| Exercise objective |
Reproduce verbatim the lines up to and including the one with "return (-across +", starting from the first.

| Data block |
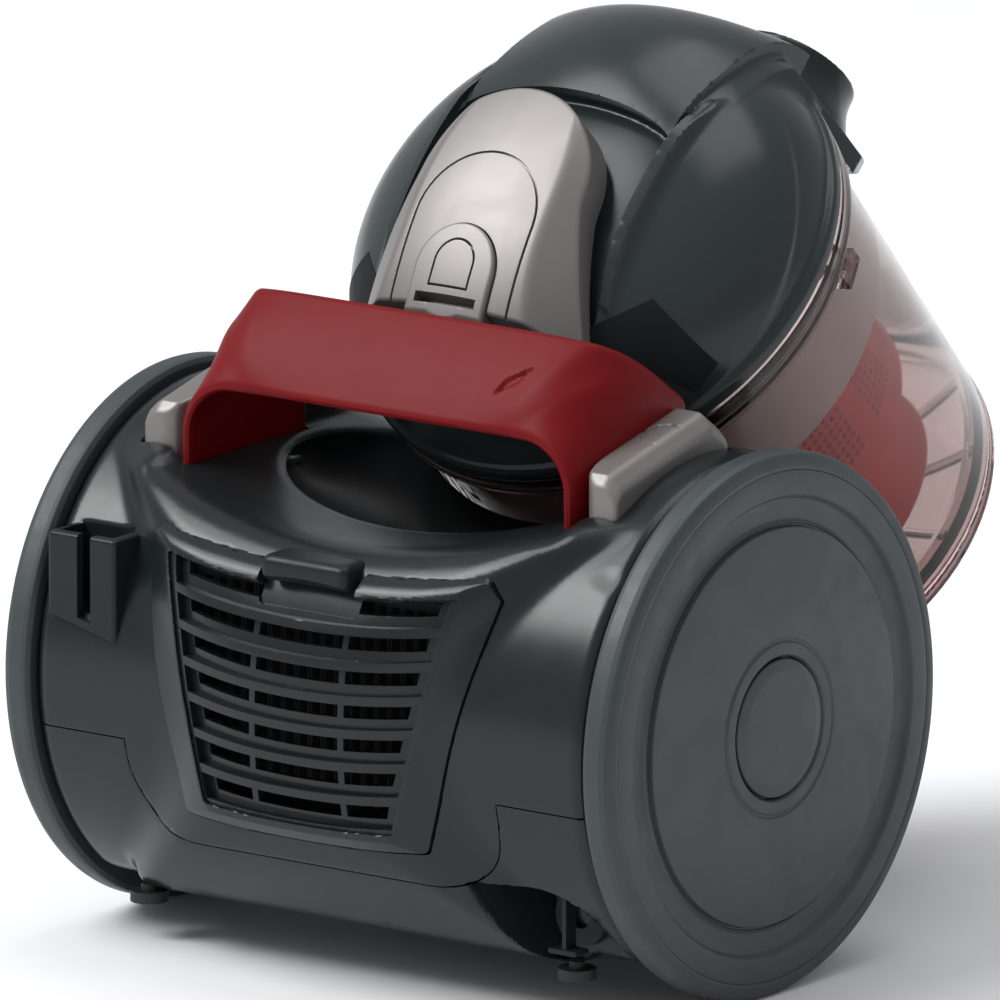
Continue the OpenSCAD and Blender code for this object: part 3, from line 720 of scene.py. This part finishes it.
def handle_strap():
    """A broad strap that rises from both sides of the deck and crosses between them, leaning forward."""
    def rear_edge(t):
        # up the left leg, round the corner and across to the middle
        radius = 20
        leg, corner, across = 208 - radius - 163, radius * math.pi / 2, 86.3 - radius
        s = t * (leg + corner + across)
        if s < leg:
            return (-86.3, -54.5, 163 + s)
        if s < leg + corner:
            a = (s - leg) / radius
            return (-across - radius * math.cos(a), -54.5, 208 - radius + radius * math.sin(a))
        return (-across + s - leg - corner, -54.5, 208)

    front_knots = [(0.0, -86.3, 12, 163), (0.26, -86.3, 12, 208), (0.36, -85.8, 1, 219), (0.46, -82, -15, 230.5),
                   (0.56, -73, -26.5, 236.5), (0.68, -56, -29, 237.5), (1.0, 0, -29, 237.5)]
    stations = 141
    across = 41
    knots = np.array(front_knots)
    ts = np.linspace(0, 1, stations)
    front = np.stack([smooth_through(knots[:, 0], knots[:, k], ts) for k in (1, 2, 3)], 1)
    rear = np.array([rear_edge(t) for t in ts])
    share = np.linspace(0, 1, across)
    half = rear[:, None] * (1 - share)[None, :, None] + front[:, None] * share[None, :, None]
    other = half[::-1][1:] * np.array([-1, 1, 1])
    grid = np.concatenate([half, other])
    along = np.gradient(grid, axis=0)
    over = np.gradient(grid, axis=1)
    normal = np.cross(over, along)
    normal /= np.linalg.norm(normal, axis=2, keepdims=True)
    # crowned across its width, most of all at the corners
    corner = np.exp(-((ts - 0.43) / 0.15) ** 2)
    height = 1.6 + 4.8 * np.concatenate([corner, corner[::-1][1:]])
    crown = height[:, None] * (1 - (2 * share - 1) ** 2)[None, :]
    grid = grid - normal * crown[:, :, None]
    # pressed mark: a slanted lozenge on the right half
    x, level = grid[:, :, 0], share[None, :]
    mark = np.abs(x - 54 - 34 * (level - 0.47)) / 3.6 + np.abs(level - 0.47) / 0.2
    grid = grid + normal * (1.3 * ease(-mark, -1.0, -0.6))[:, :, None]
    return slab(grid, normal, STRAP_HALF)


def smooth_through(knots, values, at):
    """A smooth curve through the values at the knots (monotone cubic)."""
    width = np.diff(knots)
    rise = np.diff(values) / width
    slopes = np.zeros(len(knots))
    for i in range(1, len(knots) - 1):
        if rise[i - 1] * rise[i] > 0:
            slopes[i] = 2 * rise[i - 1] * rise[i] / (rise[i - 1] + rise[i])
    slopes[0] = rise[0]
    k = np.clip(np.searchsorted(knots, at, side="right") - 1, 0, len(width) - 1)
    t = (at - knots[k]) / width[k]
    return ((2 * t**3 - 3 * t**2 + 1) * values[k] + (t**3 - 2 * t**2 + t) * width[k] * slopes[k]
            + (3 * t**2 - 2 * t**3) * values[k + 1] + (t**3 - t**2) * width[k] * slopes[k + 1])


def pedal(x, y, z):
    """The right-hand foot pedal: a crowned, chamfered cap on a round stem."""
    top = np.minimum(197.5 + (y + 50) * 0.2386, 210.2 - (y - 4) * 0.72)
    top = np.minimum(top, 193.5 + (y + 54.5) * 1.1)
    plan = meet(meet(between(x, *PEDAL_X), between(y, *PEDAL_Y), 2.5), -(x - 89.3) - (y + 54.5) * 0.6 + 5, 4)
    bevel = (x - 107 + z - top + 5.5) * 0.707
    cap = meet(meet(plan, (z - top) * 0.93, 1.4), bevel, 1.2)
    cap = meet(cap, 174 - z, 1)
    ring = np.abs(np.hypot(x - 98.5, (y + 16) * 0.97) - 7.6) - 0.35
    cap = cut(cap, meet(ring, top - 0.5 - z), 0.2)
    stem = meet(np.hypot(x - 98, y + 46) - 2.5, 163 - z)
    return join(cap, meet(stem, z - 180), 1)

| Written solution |
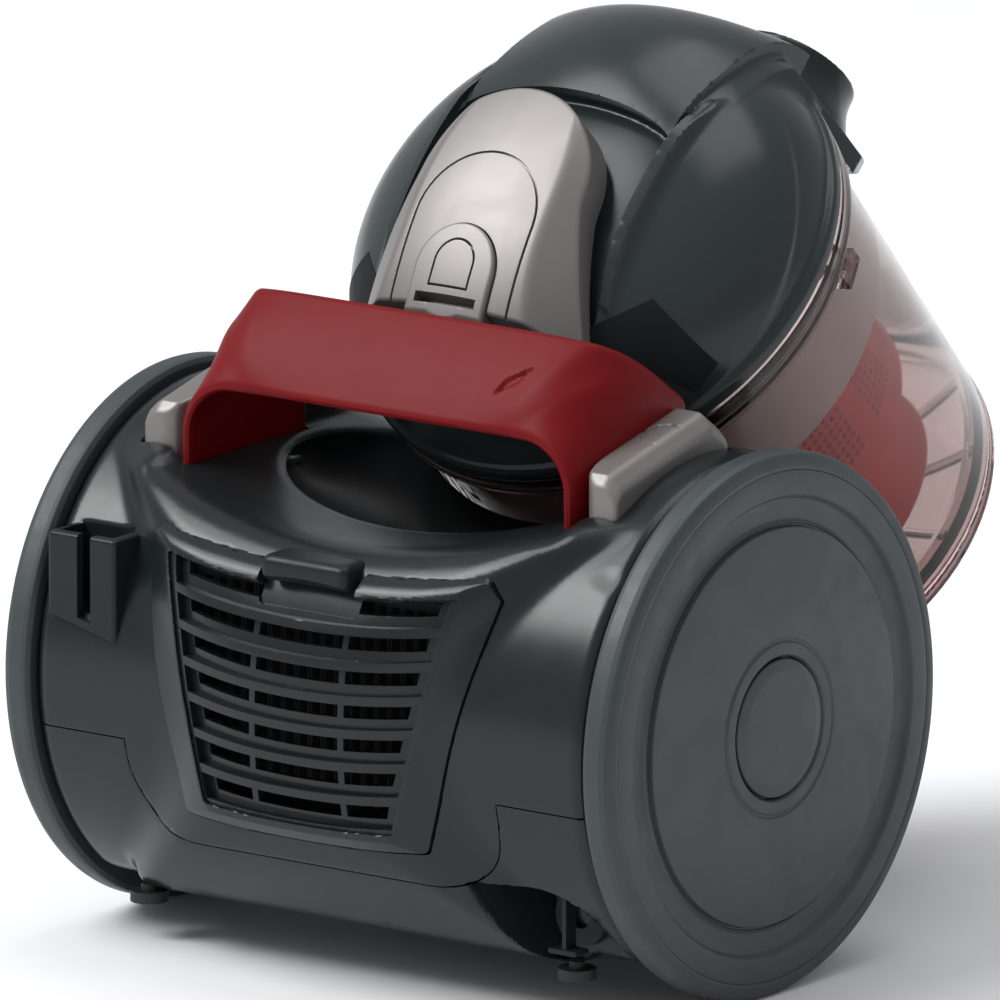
Continue the OpenSCAD and Blender code for this object: part 3, from line 720 of scene.py. This part finishes it.
def handle_strap():
    """A broad strap that rises from both sides of the deck and crosses between them, leaning forward."""
    def rear_edge(t):
        # up the left leg, round the corner and across to the middle
        radius = 20
        leg, corner, across = 208 - radius - 163, radius * math.pi / 2, 86.3 - radius
        s = t * (leg + corner + across)
        if s < leg:
            return (-86.3, -54.5, 163 + s)
        if s < leg + corner:
            a = (s - leg) / radius
            return (-across - radius * math.cos(a), -54.5, 208 - radius + radius * math.sin(a))
        return (-across + s - leg - corner, -54.5, 208)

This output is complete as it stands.